*INSTRUCTIONS TO FOLLOW*: Write every record out again exactly as given.

*DATA LISTING*:
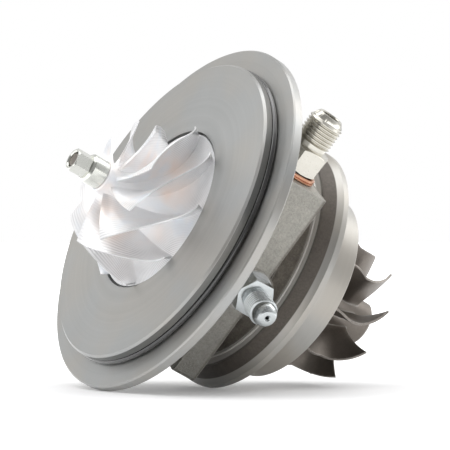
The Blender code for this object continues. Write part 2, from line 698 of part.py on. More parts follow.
def make_oil_fitting():
    """The oil inlet adapter: hexagon, thread, flared nose and a restrictor hole."""
    base = OIL_BOSS_HEIGHT + SEAM
    collar_top = base + OIL_HEX_HEIGHT
    thread = collar_top + THREAD_RELIEF
    nose = thread + OIL_THREAD_LENGTH
    tip = nose + OIL_NOSE_LENGTH
    root = OIL_THREAD_RADIUS - OIL_THREAD_DEPTH
    profile = [(0, tip), (OIL_NOSE_RADIUS * 0.5, tip), (OIL_NOSE_RADIUS * 0.65, tip - THREAD_RUNOUT),
               (OIL_NOSE_RADIUS, tip - OIL_NOSE_CONE), (OIL_NOSE_RADIUS, nose + THREAD_RUNOUT),
               (OIL_THREAD_RADIUS, nose), (OIL_THREAD_RADIUS, thread),
               (root, thread - THREAD_RUNOUT), (root, base + ROOTED), (0, base + ROOTED)]
    fitting = turned("oil_inlet_fitting", profile, SMALL_STEPS)
    collar = prism("oil_fitting_hexagon", hexagon(OIL_HEX), base, collar_top)
    soften_hexagon(collar, OIL_HEX, base, collar_top, False)
    boolean(fitting, collar, "UNION")
    end = OIL_BOSS_HEIGHT - OIL_STEM_LENGTH
    stem = round_cutter("oil_fitting_stem", OIL_HOLE_RADIUS - SEAM, end, base + ROOTED + OVERLAP)
    boolean(fitting, stem, "UNION")
    wide = OIL_HOLE_RADIUS / 2
    cone = nose - wide + OIL_RESTRICTOR_RADIUS
    bore = turned("oil_restrictor", [(0, tip + OVERLAP), (OIL_RESTRICTOR_RADIUS, tip + OVERLAP),
                                     (OIL_RESTRICTOR_RADIUS, nose), (wide, cone),
                                     (wide, end - OVERLAP), (0, end - OVERLAP)],
                  HOLE_STEPS, CUTTERS)
    boolean(fitting, bore, "DIFFERENCE")
    for item in (fitting, collar, stem, bore):
        at_pad(item, PAD_ANGLE, 0.0, OIL_STATION)
    finish(fitting, PLATED)
    return fitting


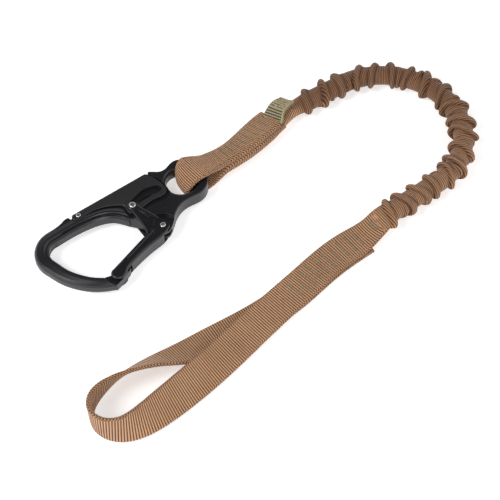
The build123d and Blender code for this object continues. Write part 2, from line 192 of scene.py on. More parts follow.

*FULL OUTPUT*:
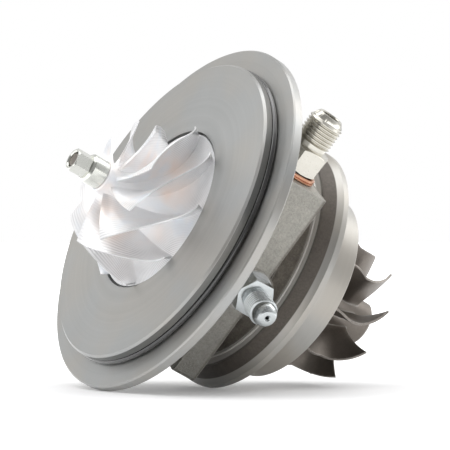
The Blender code for this object continues. Write part 2, from line 698 of part.py on. More parts follow.
def make_oil_fitting():
    """The oil inlet adapter: hexagon, thread, flared nose and a restrictor hole."""
    base = OIL_BOSS_HEIGHT + SEAM
    collar_top = base + OIL_HEX_HEIGHT
    thread = collar_top + THREAD_RELIEF
    nose = thread + OIL_THREAD_LENGTH
    tip = nose + OIL_NOSE_LENGTH
    root = OIL_THREAD_RADIUS - OIL_THREAD_DEPTH
    profile = [(0, tip), (OIL_NOSE_RADIUS * 0.5, tip), (OIL_NOSE_RADIUS * 0.65, tip - THREAD_RUNOUT),
               (OIL_NOSE_RADIUS, tip - OIL_NOSE_CONE), (OIL_NOSE_RADIUS, nose + THREAD_RUNOUT),
               (OIL_THREAD_RADIUS, nose), (OIL_THREAD_RADIUS, thread),
               (root, thread - THREAD_RUNOUT), (root, base + ROOTED), (0, base + ROOTED)]
    fitting = turned("oil_inlet_fitting", profile, SMALL_STEPS)
    collar = prism("oil_fitting_hexagon", hexagon(OIL_HEX), base, collar_top)
    soften_hexagon(collar, OIL_HEX, base, collar_top, False)
    boolean(fitting, collar, "UNION")
    end = OIL_BOSS_HEIGHT - OIL_STEM_LENGTH
    stem = round_cutter("oil_fitting_stem", OIL_HOLE_RADIUS - SEAM, end, base + ROOTED + OVERLAP)
    boolean(fitting, stem, "UNION")
    wide = OIL_HOLE_RADIUS / 2
    cone = nose - wide + OIL_RESTRICTOR_RADIUS
    bore = turned("oil_restrictor", [(0, tip + OVERLAP), (OIL_RESTRICTOR_RADIUS, tip + OVERLAP),
                                     (OIL_RESTRICTOR_RADIUS, nose), (wide, cone),
                                     (wide, end - OVERLAP), (0, end - OVERLAP)],
                  HOLE_STEPS, CUTTERS)
    boolean(fitting, bore, "DIFFERENCE")
    for item in (fitting, collar, stem, bore):
        at_pad(item, PAD_ANGLE, 0.0, OIL_STATION)
    finish(fitting, PLATED)
    return fitting


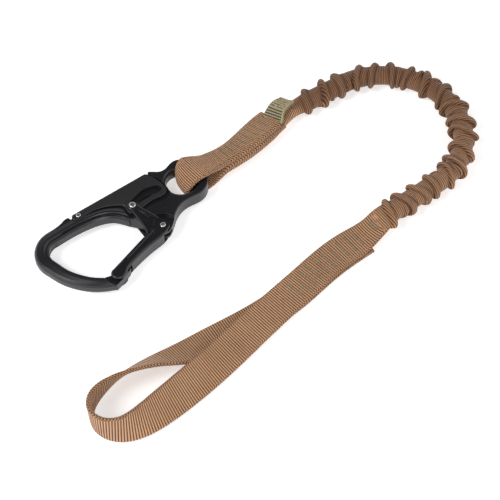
The build123d and Blender code for this object continues. Write part 2, from line 192 of scene.py on. More parts follow.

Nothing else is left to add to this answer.